Gig: Enter Shikari @ UEA, Norwich

Enter Shikari by Jonathan Dadds

A tour taking in some of the "smaller, sweatier places" (their words) of the UK, Enter Shikari are visiting some spots they seldom visit, promising a more intimate opportunity to see the band live. My first experience of Enter Shikari may have been literally the sweatiest gig I've ever been to, over in Cambridge's Portland Arms so a tour billed as such was always going to be appealing.


Teenage Wrist

First up are Teenage Wrist, who've headed over from the states for this run of shows. Playing a lot of tracks from their most recent record, Still Love, they’re a nice, fuzzy, start to the evening. A combination of their sound and the sound guy on the evening, Teenage Wrist are bloody loud, waves of distorted guitars fill every corner of the venue (and some corners outside the venue).
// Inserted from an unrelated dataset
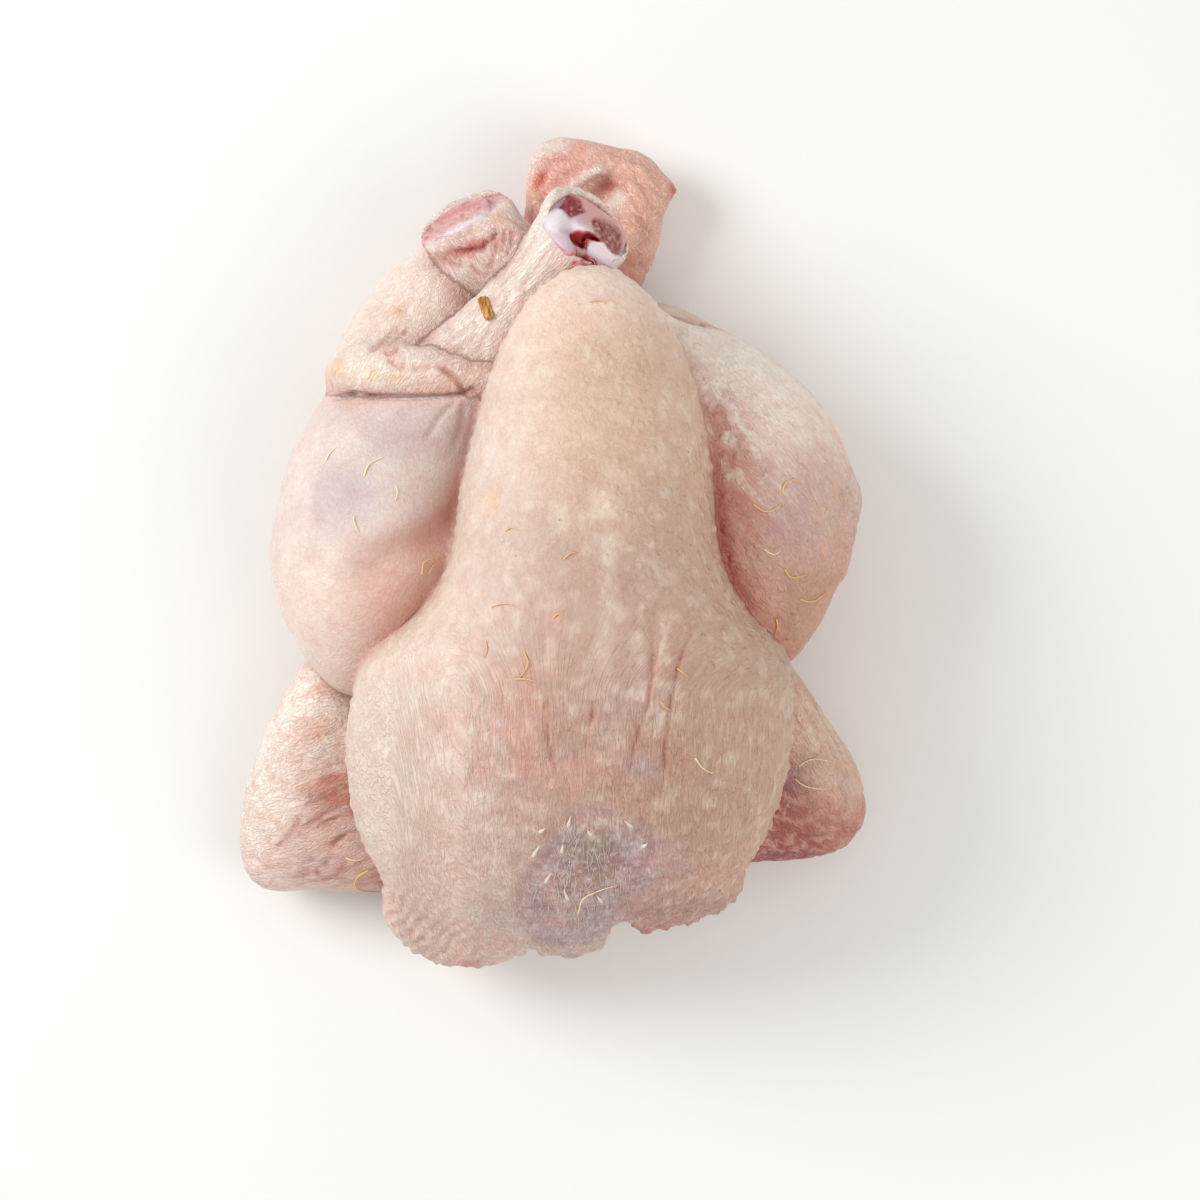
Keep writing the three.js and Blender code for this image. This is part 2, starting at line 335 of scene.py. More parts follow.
def mesh_round(block, volume):
    """A closed mesh of four-sided faces round the cells below 0: its points and its faces."""
    inside = volume < 0
    count = np.array(volume.shape) - 1
    corners = [np.array(c) for c in product((0, 1), repeat=3)]
    boxes = [tuple(slice(c[k], c[k] + count[k]) for k in range(3)) for c in corners]
    filled = sum(inside[box].astype(np.int8) for box in boxes)
    active = (filled > 0) & (filled < 8)
    cells = np.argwhere(active)
    number = np.full(count, -1, np.int64)
    number[active] = np.arange(len(cells))
    total, crossings = np.zeros((len(cells), 3)), np.zeros((len(cells), 1))
    for a, b in product(corners, corners):
        if (b - a).sum() != 1 or (b < a).any():
            continue
        fa, fb = volume[tuple((cells + a).T)], volume[tuple((cells + b).T)]
        crossed = (fa < 0) != (fb < 0)
        share = (fa[crossed] / (fa[crossed] - fb[crossed]))[:, None]
        total[crossed] += a + share * (b - a)
        crossings[crossed] += 1
    points = (cells + total / crossings) * block.step + block.low
    faces = []
    for k in range(3):
        others = [a for a in range(3) if a != k]
        here = tuple(slice(None, -1) if a == k else slice(1, -1) for a in range(3))
        there = tuple(slice(1, None) if a == k else slice(1, -1) for a in range(3))
        crossed = inside[here] != inside[there]
        place = np.argwhere(crossed) + np.array([0 if a == k else 1 for a in range(3)])
        leaving = inside[here][crossed]
        ring = []
        for i, j in ((0, 0), (-1, 0), (-1, -1), (0, -1)):
            shift = np.zeros(3, int)
            shift[others[0]], shift[others[1]] = i, j
            ring.append(number[tuple((place + shift).T)])
        quads = np.stack(ring, -1)
        turned = leaving if k == 1 else ~leaving
        quads[turned] = quads[turned][:, ::-1]
        faces.append(quads)
    points = settled(block, volume, points)
    return points, np.vstack(faces)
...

I wasn’t familiar with Teenage Wrist going into this gig but the stuff from the new record especially sounds good live – certainly worth digging into their back catalogue.


Enter Shikari

Enter Shikari haven't really scaled back for their smaller tour, with a huge amount of lighting and multiple led towers dotted around the stage. It doesn't take long for the sweatiness promise to be realised, the crowd going crazy from the second the band stepped on stage. A few songs in and a cry of "I want to see people on shoulders" leads to a wall of people up higher, screaming every word back.

Classic tracks like Anything Can Happen In The Next Half an Hour go down fantastically, a lot of movement in the UEA crowd, the occasional crowd surfer flying over the barrier. Sorry You're Not Winner gets the crowd going before dropping into the Pendulum Remix to really push the energy up. Partway through the set frontman Rou makes his way to the back of the crowd standing above the audience to deliver a couple of tracks before crowd-surfing his way back.

"Does anyone know how many times we've played here? Chat GPT says either more than 5 times or more than 10." They ask halfway through the set. Someone calls out "21 times", dismissed as "bullshit" by the band who claim that'd be a gig here every year (Answers on a postcard please!) but, as a location for a previous video shoot, it’s clearly a venue that feels at home to the band.

Personally, I’m impressed by the amount of energy the band gives their shows – they’ve been gigging fairly solidly for at least twenty years now but they still make their live shows feel as lively as they did back then. They’ve grown, musically and as people; they’re not afraid to wear their politics on their sleeves, more than happy to give songs meaning (and the collection for War Child for people on the guestlist was a nice touch) – but at the core they’re still the explosive band they always were. And more than capable of making a room like the LCR into a sweaty pit.